Makna Berakal dalam Cahaya Iman
Akal sejati adalah yang tunduk kepada wahyu.
Ia bukan sekadar alat berpikir, tetapi cermin bagi hati untuk melihat kebenaran. Dalam diri manusia ada dua kekuatan, yaitu nafsu yang menarik ke bawah, dan akal yang mengajak naik menuju cahaya. Maka, ketika seseorang menggunakan akalnya untuk merenungi hakikat hidup, ia akan menyadari bahwa dunia hanyalah jembatan, bukan tujuan.
Al-Jailani mengajarkan agar kita tidak tertipu oleh kilau dunia. Dunia ini sementara, sedangkan akhirat kekal. Orang berakal adalah yang menggunakan waktu, harta, dan kesempatan hidup untuk menanam amal yang akan ia tuai di negeri abadi.

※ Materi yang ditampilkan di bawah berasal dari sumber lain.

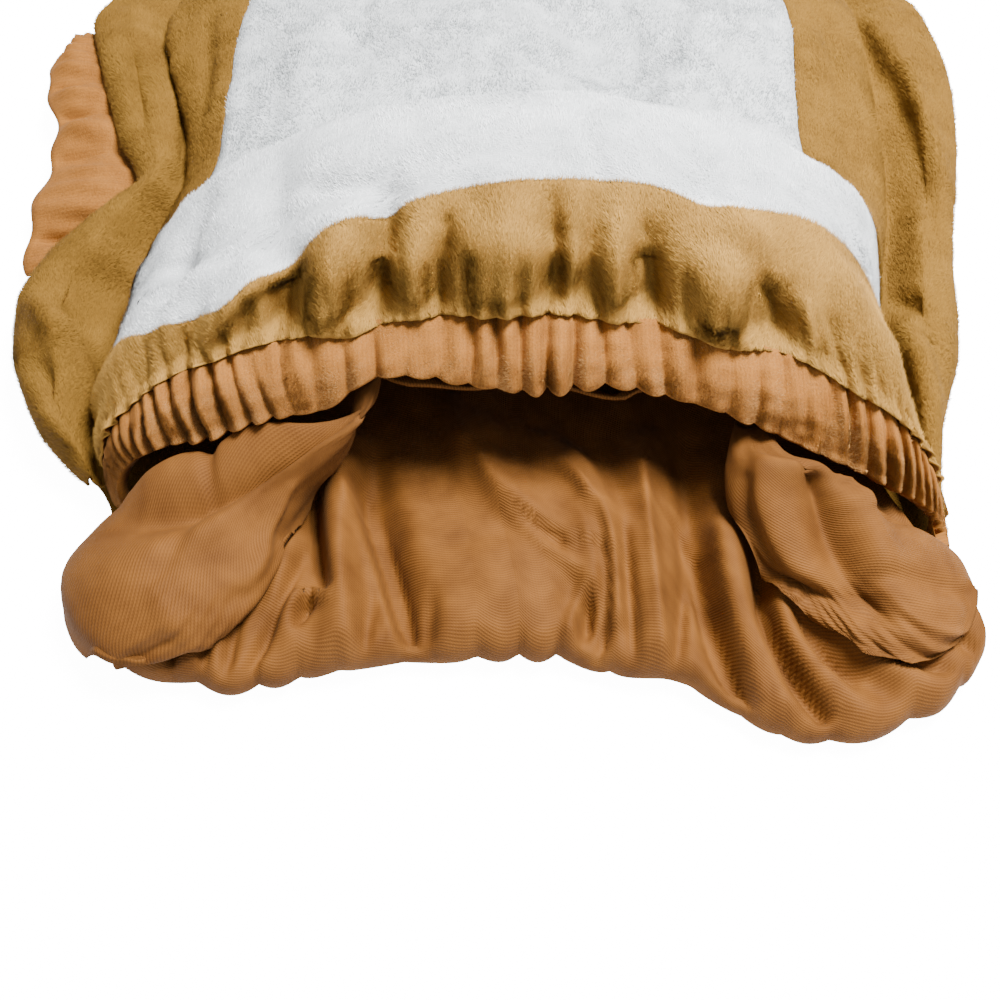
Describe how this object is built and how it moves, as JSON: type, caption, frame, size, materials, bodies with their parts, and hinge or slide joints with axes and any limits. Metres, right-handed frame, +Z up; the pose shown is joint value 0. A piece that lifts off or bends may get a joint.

kana‘ah: Kekayaan yang Tidak Pernah Habis
Kana‘ah berarti merasa cukup dengan apa yang Allah karuniakan, tanpa menggerutu, tanpa iri, dan tanpa rakus terhadap dunia. Kana‘ah bukan berarti malas berusaha, tetapi bersyukur dalam keterbatasan dan tenang dalam kekurangan.
Rasulullah Saw. bersabda:
“Bukanlah kekayaan itu karena banyak harta, tetapi kekayaan yang sejati adalah kaya hati.”
(HR. Bukhari dan Muslim).
Kana‘ah adalah benteng hati. Orang yang berkana‘ah tidak mudah terguncang oleh pasang surut rezeki, tidak cemburu pada kemewahan orang lain, dan tidak terikat pada hal-hal fana. Ia menikmati dunia dengan bijak, tetapi hatinya tetap terpaut pada Allah.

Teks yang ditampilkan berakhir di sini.